On Mondays, we fast and pray for the Lord to do a work in our generation: for Him to move mountains, raise up men to walk into relationships, soften women to allow God to work in our hearts, and to bring the gift of marriage for those who desire it.
In May of last year, I sat down and had an imaginary coffee with South Carolina pastor, Perry Noble. Quite a few of you chimed in on the conversation that we were having about how many times pastors completely miss the mark when giving advice to single people and say things that are not only not helpful– but destructive. One of the reasons that I fast, pray, and write with this community is that I do not want damaging proclamations whispered into the ears of singles to go unanswered.
Todd Wagner, a married pastor of a large church in Texas, wrote an article called “Why Am I Still Single? 7 Things To Consider If You’re Single And Don’t Want To Be.” This little treasure trove was shared on my Facebook feed this week, and I was almost too terrified to look and see what he wrote. Five of his six points are solid. He writes that singles should know it’s ok to long to be married, to long for a different life circumstance, and that people should (rightly) not expect that we will ever experience life on earth without some unmet desire. We’ve even said similar things here. He even concludes with sympathy and admiration for singles who can’t really find an answer for the big WHY.
Pastor Todd’s advice goes off into wonky territory when he starts to discuss that you might be single because you don’t know yourself, you might be awkward, you haven’t dealt with enough of your stuff, and because God might be being gracious to others by keeping you single. If I was to sit down at Starbucks with Mr. Wagner, this conversation is probably what would take place.
Pastor Todd: Do you know…I mean really know yourself? Are you needy? (that scares everyone) Are you awkward? (that is just awkward) Have you dealt with your hurts, habits, hang-ups? Any relationship is only as healthy as the least healthy person in it.
Anna: I feel like this is fundamentally an unfair question to ask. Most married couples I know definitely did not deal with all of their hurts, habits, and hang-ups before they got married. Most people just meet someone they like, fall in love, and get married. There’s not usually an in-depth psychoanalysis.
When many people marry on the young-side of twenty don’t know themselves terribly well and probably have some pretty bad habits. They’ve had their first jobs and adult experiences, but they’re basically still figuring life out. Your question, although well-meaning, presupposes that to get married, you have to “know yourself” and that you can even know yourself enough for it to make a difference. Most humans in history got married so young they couldn’t possibly have known themselves or dealt with their hang-ups. Yes, if you are a complete nose-picking, jerk who burps in people’s faces, kicks puppies, and never showers, you might be single for fairly obvious reason. But, most of the time, it’s not that obvious.
Pastor Todd: Some people are single and God’s grace is sufficient for them.
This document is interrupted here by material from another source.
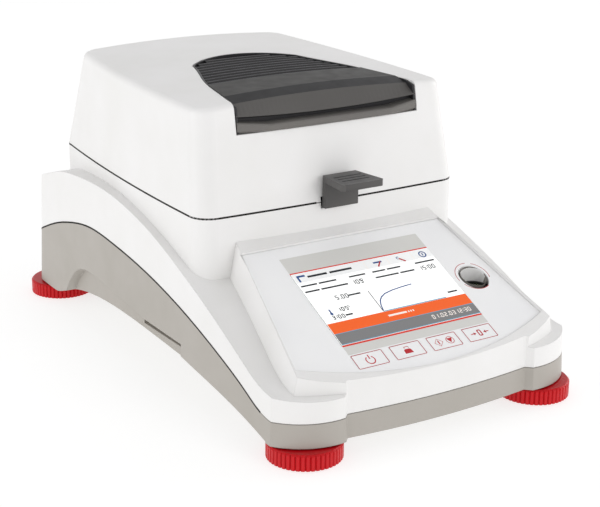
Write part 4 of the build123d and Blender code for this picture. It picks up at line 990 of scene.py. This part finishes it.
def makeLights():
    for name, (place, aim, size, power) in lights.items():
        data = bpy.data.lights.new(name, "AREA")
        data.shape = "DISK"
        data.size = size
        data.energy = power
        lamp = bpy.data.objects.new(name, data)
        lamp.location = place
        lamp.rotation_euler = (Vector(aim) - Vector(place)).to_track_quat("-Z", "Y").to_euler()
        bpy.context.scene.collection.objects.link(lamp)


def makeWorld():
    # the surroundings are brightest near the horizon, as between two tall soft boxes
    s = surroundings
    world = bpy.data.worlds.new("studio")
    world.use_nodes = True
    tree = world.node_tree
    background = tree.nodes["Background"]
    direction = addNode(tree, "ShaderNodeTexCoord").outputs["Generated"]
    height = addNode(tree, "ShaderNodeSeparateXYZ", links={"Vector": direction}).outputs["Z"]
    limits = {"From Min": s["horizonUpTo"], "From Max": s["zenithFrom"], "To Min": s["horizon"],
              "To Max": s["zenith"]}
    strength = addNode(tree, "ShaderNodeMapRange", limits, {"Value": height})
    background.inputs["Color"].default_value = hexColor(s["tint"])
    tree.links.new(strength.outputs["Result"], background.inputs["Strength"])
    bpy.context.scene.world = world
    bpy.context.scene.view_settings.view_transform = "Standard"


# place and lens in mm, angles in degrees
camera = {"place": (-469.0, -745.4, 343.8), "azimuth": -33.0, "elevation": 18.1, "roll": 0.5, "lens": 87.9,
          "sensor": 36.0, "shiftX": 0.0043}


def makeCamera():
    az, el = math.radians(camera["azimuth"]), math.radians(camera["elevation"])
    back = Vector((math.sin(az) * math.cos(el), -math.cos(az) * math.cos(el), math.sin(el)))
    right = Vector((math.cos(az), math.sin(az), 0))
    up = back.cross(right)
    turn = Matrix.Rotation(math.radians(camera["roll"]), 3, back)
    right, up = turn @ right, turn @ up
    spot = Vector(camera["place"]) * mm
    data = bpy.data.cameras.new("photoView")
    data.sensor_fit = "HORIZONTAL"
    data.sensor_width = camera["sensor"]
    data.lens = camera["lens"]
    data.shift_x = camera["shiftX"]
    view = bpy.data.objects.new("photoView", data)
    rows = [(right[i], up[i], back[i], spot[i]) for i in range(3)]
    view.matrix_world = Matrix((*rows, (0, 0, 0, 1)))
    bpy.context.scene.collection.objects.link(view)
    bpy.context.scene.camera = view


makeStage()
makeLights()
makeWorld()
makeCamera()
print("stage ready")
Some people are single because God is gracious to others. Know which one you are.
Anna: I’m pretty sure that is heretical. God’s grace is sufficient for His people whether or not we feel like it and whether or not we are married. Simply because God’s grace is enough doesn’t mean that singles don’t still desire to get married. Paul said pretty clearly that God’s grace is made perfect in weakness. Sometimes, God grace is the most visible to the singles who are keenly aware of just how broken they are.
If you’re single, regardless of your hang-ups, God is gracious to you. You’re not single because you’re being quarantined. Jesus doesn’t look at you and say, “Oh my gosh, this one is lethal. Gotta keep her from contaminating the holiness stew.” As I’ve said before, marriage and singleness (whether for a season or for life) are both vocational callings. God is working in and through your singleness–even when it’s lonely, and singles, no matter what their issue, aren’t being kept unmarried to be gracious to other people.
Sanctification does not work like that. Unrepentant sin brings consequences into our lives, but that consequence is never God being gracious to others at your expense. Grace is not a zero-sum game. Grace, by its very definition, is for those who do not deserve it: the broken, helpless, needy, gross, and unlovely.
I don’t know how exactly that coffee would end. I hope that Pastor Todd would hear me out. Many on a long road of singleness are keenly aware of their shortcomings and often blame themselves for being too much or never enough to get married. Be comforted that God doesn’t give the good gift of marriage to only those that deserve it. If that was the case, no one would ever get married.
Singles and marrieds should be “[r]adically, relentlessly, daily, biblically deal with our pain, insecurity, anger, hopelessness and neediness” as Pastor Todd says, but not for the hope of being taken out of the sick bay or the B team. We should be pursuing wholeness and holiness for God’s glory and our good.